I’m looking to buy a boat that is big enough to cruise us in comfort, but still be responsive enough to satisfy my demand for performance sailing. I don’t think I will race it, as it will probably be too expensive to be competitive let alone all the work to get a crew. I will still race dinghy’s for that. In addition I will have the opportunity to take 10 weeks off this summer, and I plan to take the opportunity to do a cruise down from California where I live to Mexico and back. Don’t know how far we can get, time allowing.
I’m trying to keep the purchase price not above $100K. I’m OK with working on my boat, but like to minimize it due to time. I even built a 14 foot dinghy when I was 15 years, and its still racing 25 years later in Sweden, so I’m literate in (small) boat building.

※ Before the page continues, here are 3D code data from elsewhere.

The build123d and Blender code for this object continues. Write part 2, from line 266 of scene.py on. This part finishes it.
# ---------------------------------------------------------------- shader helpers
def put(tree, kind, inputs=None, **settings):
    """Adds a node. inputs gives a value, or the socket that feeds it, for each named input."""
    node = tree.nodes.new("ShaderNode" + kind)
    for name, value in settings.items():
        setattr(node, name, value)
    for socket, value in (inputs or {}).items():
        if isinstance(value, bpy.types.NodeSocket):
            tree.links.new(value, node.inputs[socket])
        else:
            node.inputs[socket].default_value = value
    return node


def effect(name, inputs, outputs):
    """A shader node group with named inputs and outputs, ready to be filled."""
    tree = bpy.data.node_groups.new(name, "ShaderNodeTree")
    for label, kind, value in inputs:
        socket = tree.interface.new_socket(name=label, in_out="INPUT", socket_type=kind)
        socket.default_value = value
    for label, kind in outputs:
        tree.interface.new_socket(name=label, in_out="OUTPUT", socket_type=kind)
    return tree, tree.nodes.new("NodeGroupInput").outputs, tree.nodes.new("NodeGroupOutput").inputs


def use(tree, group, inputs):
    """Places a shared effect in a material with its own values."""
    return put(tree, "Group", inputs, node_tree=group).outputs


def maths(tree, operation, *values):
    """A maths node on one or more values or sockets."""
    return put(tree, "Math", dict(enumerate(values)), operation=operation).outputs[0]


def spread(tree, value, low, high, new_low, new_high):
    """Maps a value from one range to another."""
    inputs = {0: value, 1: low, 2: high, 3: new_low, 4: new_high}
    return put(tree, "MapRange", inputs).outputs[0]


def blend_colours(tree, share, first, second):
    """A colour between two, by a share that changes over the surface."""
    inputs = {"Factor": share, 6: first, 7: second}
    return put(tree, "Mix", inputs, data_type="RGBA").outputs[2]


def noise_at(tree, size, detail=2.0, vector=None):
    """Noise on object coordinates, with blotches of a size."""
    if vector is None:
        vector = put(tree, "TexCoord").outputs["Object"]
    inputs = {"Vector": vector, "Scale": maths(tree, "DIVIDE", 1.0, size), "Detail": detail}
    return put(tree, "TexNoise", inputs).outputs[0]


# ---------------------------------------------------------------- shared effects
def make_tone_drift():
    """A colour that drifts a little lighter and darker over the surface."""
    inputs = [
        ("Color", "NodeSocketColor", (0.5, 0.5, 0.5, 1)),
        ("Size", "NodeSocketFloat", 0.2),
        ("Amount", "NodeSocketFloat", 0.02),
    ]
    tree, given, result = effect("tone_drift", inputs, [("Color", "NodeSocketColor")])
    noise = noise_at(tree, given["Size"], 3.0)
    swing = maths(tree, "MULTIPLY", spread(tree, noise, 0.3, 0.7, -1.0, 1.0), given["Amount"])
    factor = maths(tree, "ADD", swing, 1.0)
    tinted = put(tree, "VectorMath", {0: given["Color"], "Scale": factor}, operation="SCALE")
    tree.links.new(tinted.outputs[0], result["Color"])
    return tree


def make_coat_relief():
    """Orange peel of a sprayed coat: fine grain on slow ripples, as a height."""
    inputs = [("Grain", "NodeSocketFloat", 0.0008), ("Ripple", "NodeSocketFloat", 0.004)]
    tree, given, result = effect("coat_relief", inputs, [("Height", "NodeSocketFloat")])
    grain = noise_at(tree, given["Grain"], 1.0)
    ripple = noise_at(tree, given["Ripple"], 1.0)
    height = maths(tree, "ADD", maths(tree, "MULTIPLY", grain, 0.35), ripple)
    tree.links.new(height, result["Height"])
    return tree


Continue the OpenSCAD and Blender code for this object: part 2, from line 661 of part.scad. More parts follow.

I don’t know much about different keelboats, but I found a 15 years old Beneteau First 405 that perhaps could be the boat I’m looking for. It looks like a real nice performance sailboat in good shape, still comfortable and roomy for family cruising.
I would appreciate if I can get opinions on the Beneteau First 405 on how it might fit what I’m looking for. Also if you can comment on the build quality and the like. I’ve been reading good thing about the “First” type boats from Beneteau on this forum. Being a Swede (living in California), we had a perception that French boats has crappy quality, but a Scandivian built boat is clearly more expensive for the same age and size. There is never a free lunch, and perhaps this French boat is good compromise. I also be very interested in any other boat I should be looking at.
Looking forward for your advice and comments.